Configure Your Scorecard
When running an experiment, it is common you are trying to test an explicit hypothesis, which you are measuring using a set of key metrics. The Scorecard makes this easy, with an affordance to enter your Hypothesis, Primary, and Secondary metrics.
Primary Metrics are the metrics you are looking to influence directly with your experiment. Secondary metrics are the set of metrics you may want to monitor or ensure don't regress with your test, but aren't directly trying to move.
Configuring the Scorecard is optional, but is especially helpful to ensure other members of your team viewing your experiment have context on the hypothesis being tested and how success is being measured. Additionally, all metrics added to the Scorecard are pre-computed daily, as well as eligible for more advanced statistical treatments like CUPED and Sequential Testing.
Read more about best practices for configuring your Scorecard here.
Configure Your Groups and Parameters
This is where the meat of experiment configuration happens. Whereas the Scorecard is an optional setup step, configuring your experiment's allocation, targeting criteria, and groups and parameters is mandatory.
For Allocation, enter the percentage of users that you want to allocate to this experiment. By default, each experiment runs in its own layer and you can enter a value up to 100%.
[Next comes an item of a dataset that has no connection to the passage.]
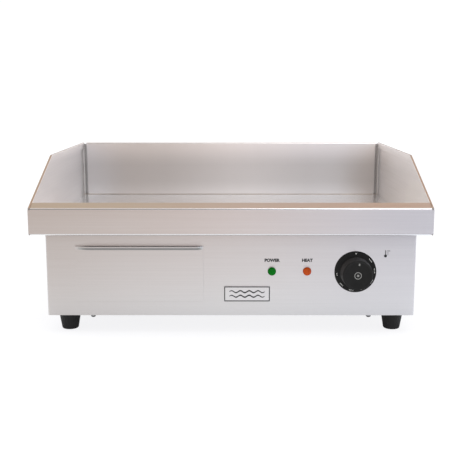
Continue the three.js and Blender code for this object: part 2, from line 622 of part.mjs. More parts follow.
put('cable_gland', cut(
  join(
    rodY(9, 184, 197.4, GLAND_X, GLAND_Z, 20),
    rodY(12, 192.2, 195.6, GLAND_X, GLAND_Z, 6),
    rodY(12, 184.5, 190, GLAND_X, GLAND_Z, 6),
  ),
  rodY(5, 180, 210, GLAND_X, GLAND_Z, 16),
), 'black');
{
  // mains lead, turned down behind the body and folded into a flat hank
  const radius = 4.3, y = 204.6;
  const left = -80, right = 150, loop = 14;  // straight runs and reach of the end loops
  const plugX = right + 40;
  const level = (n) => 7 + n * 9.6;          // height of run n above the floor
  put('power_cord', tube(fillet([
    [GLAND_X, 169, GLAND_Z], [GLAND_X, y, GLAND_Z], [GLAND_X + 30, y, 60],
    [GLAND_X + 40, y, level(3)], [GLAND_X + 20, y, level(3)],
    [left, y, level(3)], [left - loop, y, level(2.5)], [left, y, level(2)],
    [right, y, level(2)], [right + loop, y, level(1.5)], [right, y, level(1)],
    [left, y, level(1)], [left - loop, y, level(0.5)], [left, y, level(0)],
    [plugX, y, level(0)],
  ], 7), radius, 8), 'rubber');
  // plug: chamfered body, cord sleeve and two pins, bored for the cord
  put('power_plug', cut(
    join(
      extrudeX([
        [193.4, 1.5], [195.4, 0], [212.6, 0], [214.6, 1.5],
        [214.6, 24], [212.6, 26], [195.4, 26], [193.4, 24],
      ], plugX + 6, plugX + 40),
      extrudeX([[198, 2], [211, 2], [211, 14], [198, 14]], plugX - 8, plugX + 7),
      [6, 20].map((z) => rodX(2.3, plugX + 39, plugX + 58, 204, z, 10)),
    ),
    rodX(radius + 0.5, plugX - 20, plugX + 1, y, level(0), 12),
  ), 'rubber');
}

export default griddle;
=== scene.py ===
"""Electric countertop griddle: folded stainless body, polished plate, thermostat dial,
two lamps, drip tray drawer, rubber feet and a folded mains lead.

X runs left to right, the front faces -Y, Z is up and the feet stand on z = 0.
Shapes are given in millimetres and built in metres. Materials, studio and camera are in metres.
"""
import math
import bpy
import bmesh
from mathutils import Vector, Matrix


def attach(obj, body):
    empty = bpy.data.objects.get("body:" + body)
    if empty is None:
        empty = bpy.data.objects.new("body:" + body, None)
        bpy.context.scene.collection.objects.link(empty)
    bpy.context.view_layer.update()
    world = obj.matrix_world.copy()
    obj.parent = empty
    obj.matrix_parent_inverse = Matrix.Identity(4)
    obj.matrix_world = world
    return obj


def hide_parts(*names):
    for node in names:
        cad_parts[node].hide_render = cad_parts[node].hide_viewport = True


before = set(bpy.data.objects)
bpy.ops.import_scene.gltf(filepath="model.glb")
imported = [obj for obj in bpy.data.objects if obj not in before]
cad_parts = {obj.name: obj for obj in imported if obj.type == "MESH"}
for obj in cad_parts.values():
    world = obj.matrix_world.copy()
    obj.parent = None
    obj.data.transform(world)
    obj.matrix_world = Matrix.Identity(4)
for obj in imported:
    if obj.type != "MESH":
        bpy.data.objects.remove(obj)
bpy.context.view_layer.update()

MM = 0.001
scene = bpy.context.scene
ROOT, DIAL, DRAWER = "griddle_body", "thermostat_dial", "drip_tray_drawer"
STAINLESS, BLACK_PLASTIC, BLACK_RUBBER = "brushed_stainless", "black_plastic", "black_rubber"

# ---------------------------------------------------------- shared dimensions
T = 1.2                                   # sheet thickness
HALF_W = 275.0                            # half the overall width
Y_FRONT = -215.0                          # front face of the apron
TOP_Z = 246.0                             # level top of guards and splash back
RIM_Z = 186.2                             # guard top at the front
BREAK_Y = -63.1                           # where the sloped guard top turns level
SLOPE = (TOP_Z - RIM_Z) / (BREAK_Y - Y_FRONT)
APRON_BOT, SKIRT_Z = 149.2, 141.5         # lower edges of the apron, and of guards and splash
PLATE_BOT, PLATE_TOP = 142.0, 150.0
BODY_Y0, BODY_Z0, BODY_HW = -182.0, 28.0, 260.4   # body front face, bottom, half width
KNOB_X, KNOB_Z, KNOB_Y = 175.0, 92.1, -183.2      # dial axis and rear face of its flange
POWER_X, HEAT_X, LAMP_Z = 57.8, 107.4, 92.2
BASE_SCREW_X, BASE_SCREW_Y = 197, -174            # front pair of base screws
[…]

If you want to use a targeting gate in your experiment, tap on All Allocated Users in the Targeting section to select a Feature Gate from the drop-down. A targeting gate will restrict the users eligible for the experiment to those who pass the list of conditions defined in the linked Feature Gate. This continues to apply after making a decision on an experiment in the Statsig UI.
By default, no Feature Gate is selected and your experiment will use all allocated users (up to the Allocation % specified in the previous step) within either your exposed userbase or within the Layer you have selected.
When configuring your Groups and Parameters, we recommend adding your test parameter(s) first. Parameters are what actually control the different experiment variants in code. Enter the values that the experiment parameter will take for each variant. Read more about Groups vs. Parameters here. Please note that you cannot start your experiment without adding at least one parameter.
If you are looking to test more variants than just an A/B, add more Groups to your experiment by tapping the "+" to the right of the existing experiment groups. You will be prompted to enter the parameter value for each new experiment group added. You'll notice that the split percentages between the experiment groups automatically change to evenly distribute users between the groups.
Once parameters and their values for different groups are defined, you can add additional Group metadata to name, describe, and add a corresponding variant image to each experiment group via the "Groups" section. Note that neither the Group name nor description is used in your end experiment- only the parameters and their values are actually called in code to influence the end experience a user sees based on their group assignment.
Device-level and Custom ID Experiments
The default randomization unit for experiments is User ID. To create an experiment with a different unit ID type, follow steps 1 - 4 from the "User-level Experiments" section above. Then,
- Click the ID Type drop down menu and make a selection.
- Click Create
Now follow the remaining steps as described in the previous section to complete your experiment setup.
By default, each experiment runs in its own Layer. When you want to create an experiment that excludes any users exposed to other experiments, follow steps 1 -4 from the "User-level Experiments" section above. Then,
- Select Advanced
- Click the checkbox for Add Layer
- Select an existing layer or create a new layer.
- Click Create
Now follow the remaining steps as described in the top section on this page to complete your experiment setup.
Significance Level Adjustments
By default, Pulse results are displayed with 95% confidence intervals and without Bonferroni correction. This default can be changed during the experiment creation and can also be adjusted in the settings when viewing results in Pulse.
- Bonferroni Correction: Select this option to automatically apply the correction in experiments with more than one test group. This reduces the probability of Type I errors (false positives) by adjusting the significance level alpha, which will be divided by the number of test variants in the experiment.
- Default Confidence Interval: The selection will be used by default every time Pulse results are shown for this experiment. Choose lower confidence intervals (e.g.: 80%) when there's higher tolerance for false positives and fast iteration with directional results is preferred over longer/larger experiments with increased certainty.
Setting a target duration is optional, but can be good experimental practice to ensure you wait long enough for an experiment to reach full power before reading out the results. You can set either a target number of days or number of exposures for your experiment, and use the Power Analysis Calculator to determine what target duration to set based on which metrics you're looking to move.
- 💡Selecting target duration greater than 90 days 💡 By default, Statsig will compute Pulse Results (i.e. metric lifts) for your experiment for the first 90 days, while your user assignment will continue to work until the experiment stops. While you will be able to extend this compute window as you approach the 90 days cap, it's worthwhile asking why it's necessary to run an experiment beyond 90 days - What conclusion do you expect to see beyond 90 days that you might not see before then? Will this decision still be relevant in 90 days?
Once a target duration is set, you can track your progress against your target duration from the header of your experiment. When your experiment hits target duration, you will be notified via email and Slack if you have enabled the Statsig Slack integration.